Inspector Dicks helps Christie set up the cover story for her disappearance and inadvertently helps her get the idea for a new book. She is shown later completing a manuscript which appears to be Death on the Nile.

==Cast==
Closing credits in alphabetical order.

- Dean Andrews as Wade Miller
- Ruth Bradley as Agatha Christie
- Bebe Cave as Daphne Miller
- Amelia Rose Dell as Rosalind
- Richard Doubleday as Postmaster Wilson
- Derek Halligan as Mr Todd, caretaker at the country house
- Blake Harrison as Travis Pickford
- Pippa Haywood as Mabel Rogers
- Stacha Hicks as Florence Nightingale Shore
- Ralph Ineson as Detective Inspector Dicks
- Brian McCardie as Sir Hugh Persimmion
- Michael McElhatton as Sir Arthur Conan Doyle
- Tim McInnerny as Randolph
- Clare McMahon as Carlo, Christie's secretary.
- Liam McMahon as Archibald Christie
- Seamus O'Hara as PC Spencer
- Luke Pierre as Zaki Hanachi
- Joshua Silver as Franklin Rose
- Samantha Spiro as Pamela Rose

== Production ==

Filming took place from 2 October to 22 October 2018 in Northern Ireland. Locations included Grey Abbey House in Greyabbey, Royal Belfast Golf Course, and Ulster Folk and Transport Museum. The train scenes were shot at the Downpatrick and County Down Railway, using both Downpatrick station and the Loop Platform, the latter of which was dressed as Polegate Junction.

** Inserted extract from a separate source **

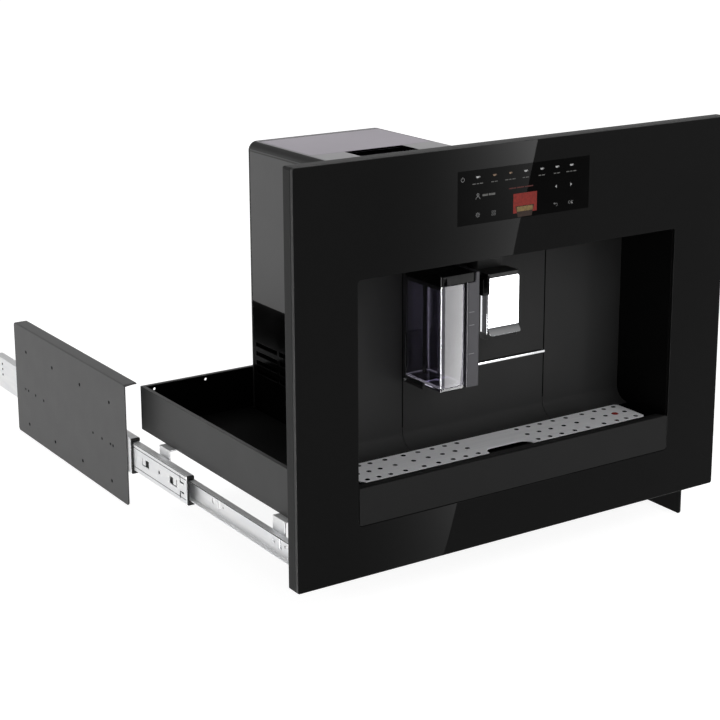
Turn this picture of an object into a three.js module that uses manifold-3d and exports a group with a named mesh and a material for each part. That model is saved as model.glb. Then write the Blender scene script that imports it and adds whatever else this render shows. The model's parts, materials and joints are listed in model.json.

Agatha and the Truth of Murder was produced by Brett Wilson and directed by Terry Loane, and stars Ruth Bradley in the eponymous role of Agatha Christie. Bradley admitted to feeling pressure playing Christie and used the biography by Laura Thompson (Agatha Christie: An English Mystery, 2007) "like a bible".

==Sequels==
Dalton has written two further follow-up films Agatha and the Curse of Ishtar and Agatha and the Midnight Murders.

==Release==
===Broadcast===
Agatha and the Truth of Murder premiered in the UK on Channel 5, on 23 December 2018, at 9 pm.

===Home media===
The film was released in Canada and the United States as VOD on Netflix on 31 January 2019.